# Forum About Russia Culture and History  For Kalinka.....

## BabaYaga

Work to do, KV....  ::   http://www19.pair.com/acacia7/Georgiy%2 ... lotaya.mp3   *Пшеница золотая*
Музыка: М. Блантер Слова: М. Исаковский  
Мне хорошо, колосья раздвигая, 
Сюда ходить вечернею порой.
Стеной стоит пшеница золотая 
По сторонам дорожки полевой. 
Всю ночь поют в пшенице перепёлки: 
О том, что будет урожайный год,
Ещё о том, что за рекой в посёлке 
Моя любовь, моя судьба живёт. 
Мы вместе с ней в одной учились школе,
Пахать и сеять выезжали с ней.
И с той поры моё родное поле 
Ещё дороже стало и родней. 
И в час, когда над нашей стороною
В дали заря вечерняя стоит,
Родное поле говорит со мною,
О самом лучшем в жизни говорит. 
И хорошо мне здесь остановиться
И, глядя в даль, подумать, помолчать.
Шумит, шумит высокая пшеница,
И ей конца и края не видать.

----------


## kalinka_vinnie

::   
Ах, как хорошо неа свете слушать такие песни! 
Thanks BabaYaga! Vinogradov is one of my favs!!!

----------


## Rtyom

Написано «Для Калинки...», а просмотрело около сотни человек.  :P

----------


## mishau_

Для этого на некторых форумах в Правилах записано что-то вроде, запрещается создавать отдельные темы, как обращения к отдельному участнику. Меня несколько удивило, зачем это было нужно писать. А потом понял.

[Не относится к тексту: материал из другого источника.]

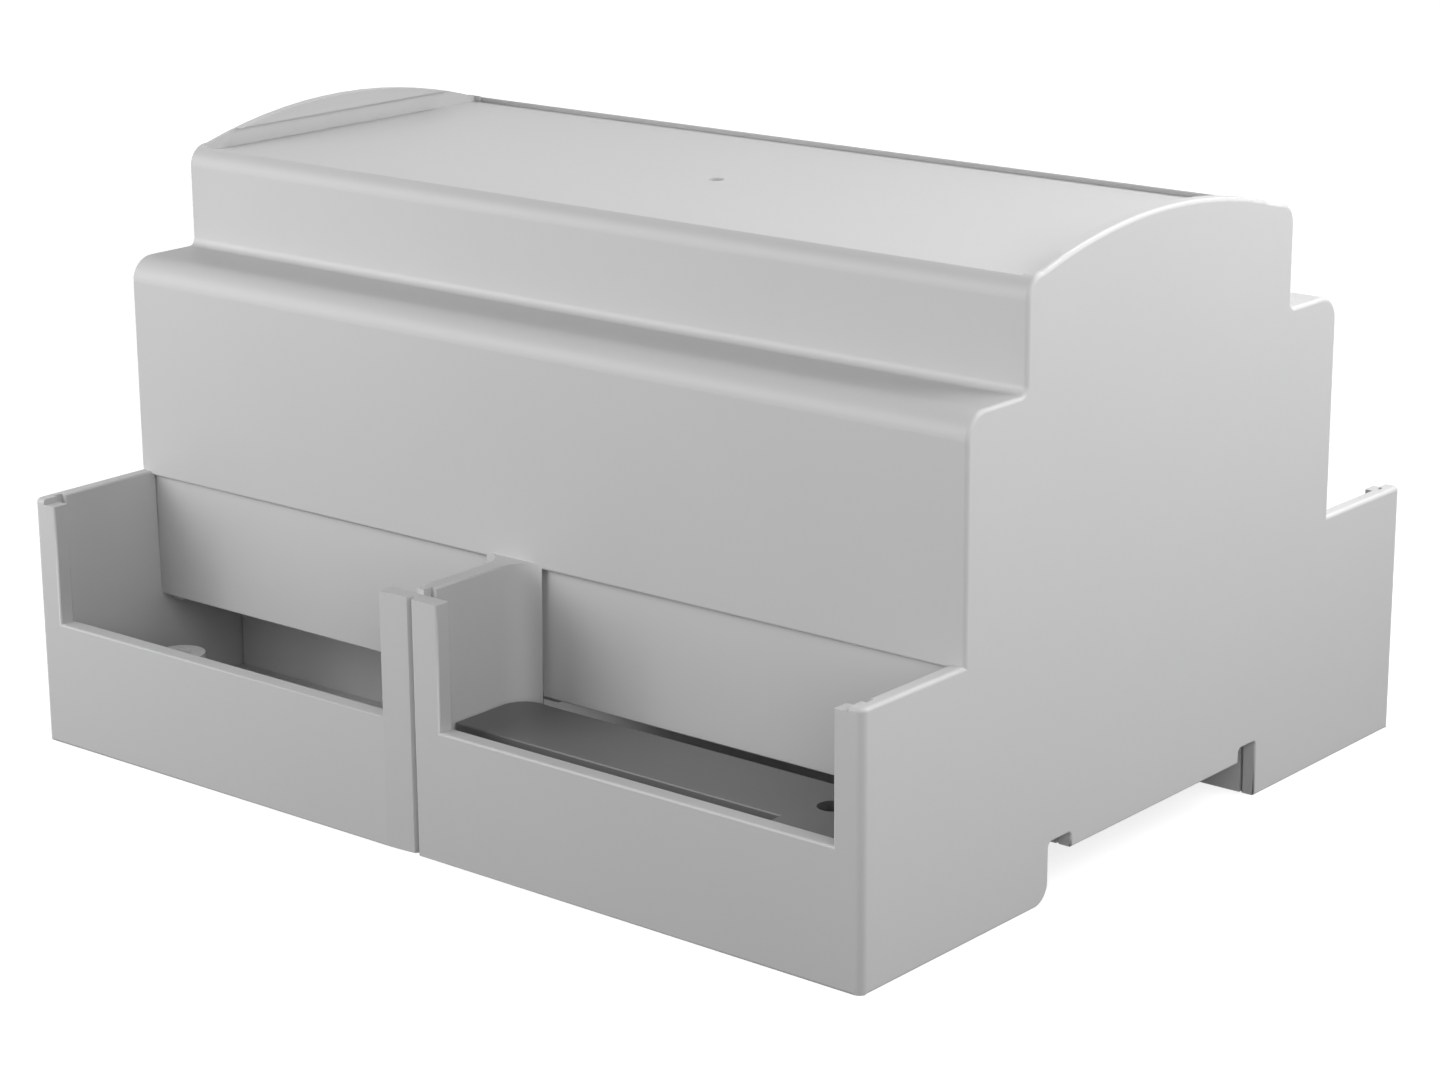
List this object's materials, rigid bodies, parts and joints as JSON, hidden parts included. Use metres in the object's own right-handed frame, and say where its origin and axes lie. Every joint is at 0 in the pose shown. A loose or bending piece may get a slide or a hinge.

Это круче чем PM!   ::

----------


## Zaya

Открытое письмо.   ::

----------


## kalinka_vinnie

Вы только завидуете, что Баба Яга мне пишут письма, а вам нет  :P   ::

----------


## mishau_

> Вы только завидуете, что Баба Яга мне пишут письма, а вам нет  :P

 Вывод: у kalinka_vinnie три головы и он умеет плеваться пламенем  ::

----------


## kalinka_vinnie

А что, ты не можешь?   ::

----------


## Zaya

> Вы просто завидуете, что Баба Яга мне пишут письма, а вам нет  :P

 А то!   ::

----------


## Scrabus

> Originally Posted by kalinka_vinnie  Вы просто завидуете, что Баба Яга мне пишет письма, а вам нет  :P     А то!

 Мну не завидует-).   ::

----------


## mishau_

> Вы только завидуете, что Баба Яга мне пишет письма, а вам нет

----------


## BappaBa

Раз уж речь зашла о бабках-ежках и 3-главом змее, стОит вспомнить Высoцкого. =)  *ПЕСНЯ ПРО НЕЧИСТЬ* (Одна из моих самых любимых) =) 
В заповедных и дремучих, страшных Муромских лесах 
Всяка нечисть бродит тучей и в проезжих сеет страх. 
Воет воем, что твои упокойники. 
Если есть там соловьи - то разбойники. 
Страшно, аж жуть!  
В заколдованных болотах там кикиморы живут,-
Защекочут до икоты и на дно уволокут. 
Будь ты конный, будь ты  пеший - заграбастают, 
А уж лешие так по лесу и шастают. 
Страшно, аж жуть!  
А мужик, купец иль воин попадал в дремучий лес, 
Кто за чем - кто с перепою, а кто сдуру в чащу лез. 
По причине попадали, без причины ли, 
Всех их только и видали,- словно сгинули. 
Страшно, аж жуть!  
Из заморского из леса, где и вовсе сущий ад, 
Где такие злые бесы - чуть друг друга не едят, 
Чтоб творить им совместное зло потом, 
Поделиться приехали опытом. 
Страшно, аж жуть!  
Соловей-Разбойник главный им устроил буйный пир, 
А от них был Змей трехглавый и слуга его - Вампир. 
Пили зелье в черепах, ели бульники, 
Танцевали на гробах, богохульники! 
Страшно, аж жуть! 
Змей Горыныч взмыл на древо, ну раскачивать его: 
- Выводи, Разбойник, девок, пусть покажут кой-чего! 
Пусть нам лешие попляшут, попоют, 
А не то, я, матерь вашу, всех сгною! - 
Страшно, аж жуть!  
Соловей-Разбойник тоже был не только лыком шит. 
Гикнул, свистнул, крикнул: - Рожа, гад заморский, паразит! 
Убирайся без боя, уматывай! 
И Вампира с собою прихватывай! - 
Страшно, аж жуть!  
Все взревели, как медведи: - Натерпелись, столько лет! 
Ведьмы мы или не ведьмы? Патриотки или нет?! 
Налил бельма, ишь ты, клещ, отоварился! 
А еще на наших женщин позарился!- 
Страшно, аж жуть!  
И теперь седые люди помнят прежние дела - 
Билась нечисть груди в груди и друг друга извела. 
Прекратилось навек безобразие, 
Ходит в лес человек безбоязненно. 
И не страшно - ничуть!

----------


## Lampada

http://www.russiandvd.com/store/album_a ... Fnumber=18  http://vv.nexus.org/vv/17/vv17_20.mp3

----------


## Rtyom

Теперь Калинка должен просто запеться.  ::

----------


## gRomoZeka

Хорошая песенка.   ::  
А что такое "бульники"? (_...Пили зелье в черепах, ели бульники..._)

----------


## BappaBa

> А что такое "бульники"? (_...Пили зелье в черепах, ели бульники..._)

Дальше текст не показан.